TM: And now you’ve decided to open a winery? Was grape growing not enough? 

Timmons: I guess you could say it was just a natural progression. I’ve always wanted to be vertically integrated in this business from growing, to selling, to being a part of the end result. I really enjoy seeing other people enjoy something that I’ve put time and effort into and you don’t really get that with cotton or peanuts. You don’t really see anyone enjoy the underwear your cotton helped make or the peanut butter some of your peanuts went into.

The opportunity came through a nephew of mine Andrew Sides, who married into a Fredericksburg family, the Ottmers. I met with Troy Ottmer and we decided to build a tasting room out of a building he owned in town. Andrew joined are partnership and we developed our business plan. For wine, it was easy. I live ten minutes from one of the best winemakers in the country, Kim McPherson of McPherson Cellars. He’s agreed to teach me as much as he can and make my wines for me for our label, Lost Draw Cellars, which is an extension of my vineyard name, Lost Draw Vineyards. I’ve always believed that if you get the best people you can find to surround you and keep your ears open and your mouth shut, things will start to happen.

TM: What has been the biggest challenge to opening the winery?
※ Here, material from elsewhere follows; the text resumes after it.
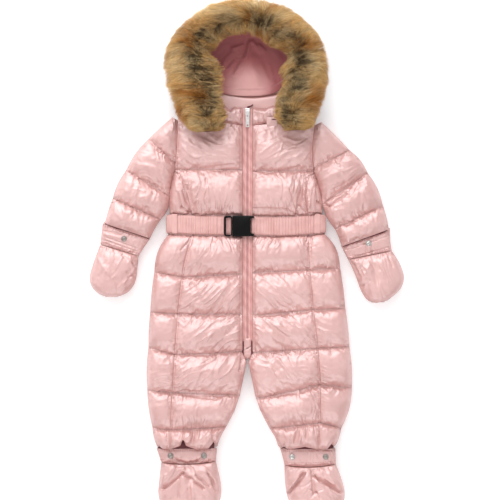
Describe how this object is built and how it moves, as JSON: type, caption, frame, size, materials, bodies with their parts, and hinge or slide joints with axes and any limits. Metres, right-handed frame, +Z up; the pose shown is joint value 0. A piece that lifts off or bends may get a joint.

Timmons: We really want to sell wines that have 100 percent Texas fruit, but the harvest has been so rough in the past two years that I’ve had to get fruit from other states just to have wines ready for when we open. About a third of our wines this year will be from Texas fruit. Next year, that will be different. Being a grower, I have a vested interest in selling wines that have grapes that I grew in them. That’s a priority for me. Right now we’ve got about 3,000 cases to work with and hopefully next year’s harvest will bring us enough fruit to build on that number.